After Delay, School Board Appoints Retired Business Person to Fill Vacancy
The Transylvania County School Board on Monday appointed Bryan O'Neill to fill an opening left by the resignation of former Board member Ron Kiviniemi in May
BREVARD — The Transylvania County School Board took more than two months — and, on Monday, less than five minutes — to fill the vacancy left by departed Board member Ron Kiviniemi.
With little discussion and a 3-1 vote, the Board appointed retired business person and community volunteer Bryan O’Neill to fill the post.
Board Vice Chair Kimsey Jackson, who nominated O’Neill, said he did so because “he’s got a very good business background” and “expressed an interest” in the job.
He’s also a Democrat, a required qualification in the state law that covers the selection process. Kiviniemi, who announced his resignation in May, was the Board’s lone Democrat, and the law states appointees must be affiliated with the same party as the people they replace.

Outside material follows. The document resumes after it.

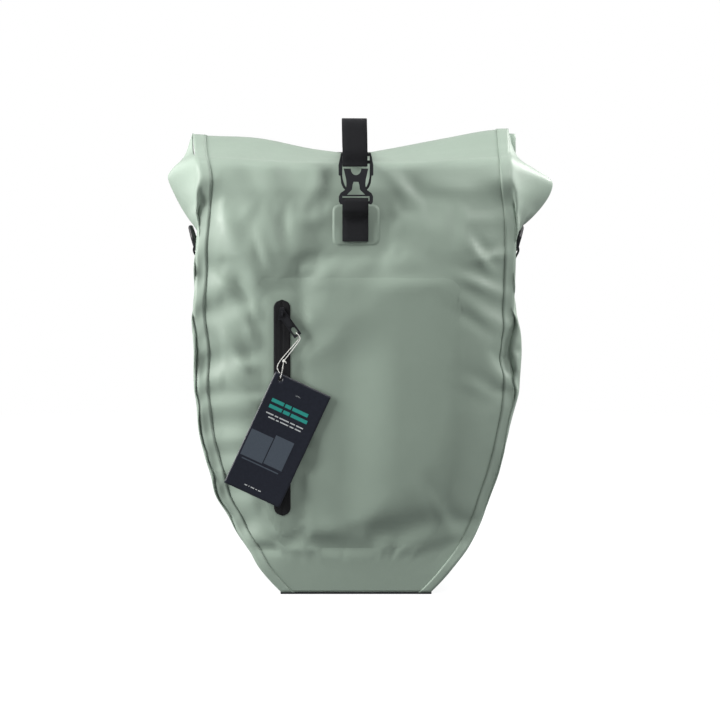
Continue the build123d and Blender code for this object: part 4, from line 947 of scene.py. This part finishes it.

Kiviniemi left a year before the end of his third term partly because of health concerns and a desire to move closer to family in Kentucky. But he also said he had been discouraged by disagreements with other Board members during closed-door sessions held in the spring to choose a new superintendent, Lisa Fletcher.
The selection of Kiviniemi’s replacement was also shaping up to be contentious.
Though the law said the choice must be made “immediately,” the Board failed to reach an agreement at a meeting last month, with members Chris Wiener and Tanya Dalton backing retired North Carolina Highway Patrol Master Trooper William Hemphill, while Jackson and Chair Tawny McCoy voted for former School Board member Marty Griffin.
Wiener started the short discussion Monday by again nominating Hemphill, previously an unsuccessful candidate for Transylvania County Sheriff. After this motion failed to pass, Jackson nominated O’Neill.
The Board members backing this choice included Dalton, who said after the meeting she was eager to see the matter resolved.
“We needed this to be settled,” she said.
After taking a seat on the Board and being asked by McCoy to introduce himself, O’Neill, 75, said he had been a resident of Connestee Falls for six years and serves on the board of the subdivision’s property owners association.
“I have been a CEO or president of companies for the last 20 years, I believe it is,” he added. “I wanted to be on the board of education because I believe it is extremely important for students of Transylvania County to receive a very high quality education in very good facilities.”
In a brief interview after the meeting, he said, the companies he led included a distributor of batteries and, before the onset of the Great Recession, his own home-improvement company.
That experience in construction and business will inform his work to progress on school renovations approved by voters in 2018.
“I’m hoping to get the bond thing resolved and get that finally moving,” he said.
His interest in the schools stems partly from his wife, Rachel, who for 31 years in their previous home of Broward County, Fla., taught special education, “which is very near and dear to my heart,” he said.
He has also served as board member and chair of the Connestee Falls Student Scholarship Program, which in recent years has raised more than $100,000 annually. This work included conducting interviews of high school students.
“Through the scholarship (program) I became familiar with the school system and ever since then I’ve been very interested in it,” he said.
He was one of five candidates recommended by the Transylvania County Democratic Party, and Chair Sam Edney wrote in an email on Tuesday that he supported the Board’s choice.
“Bryan will be a great board member, as would any of our candidates,” he wrote. “All were qualified as we've stated. More importantly, all were fans of education in general, and public schools in particular.”
Correction: A previous version misstated the employer of William Hemphill. He is a retired master trooper for the North Carolina Highway Patrol, not the corresponding agency in Florida.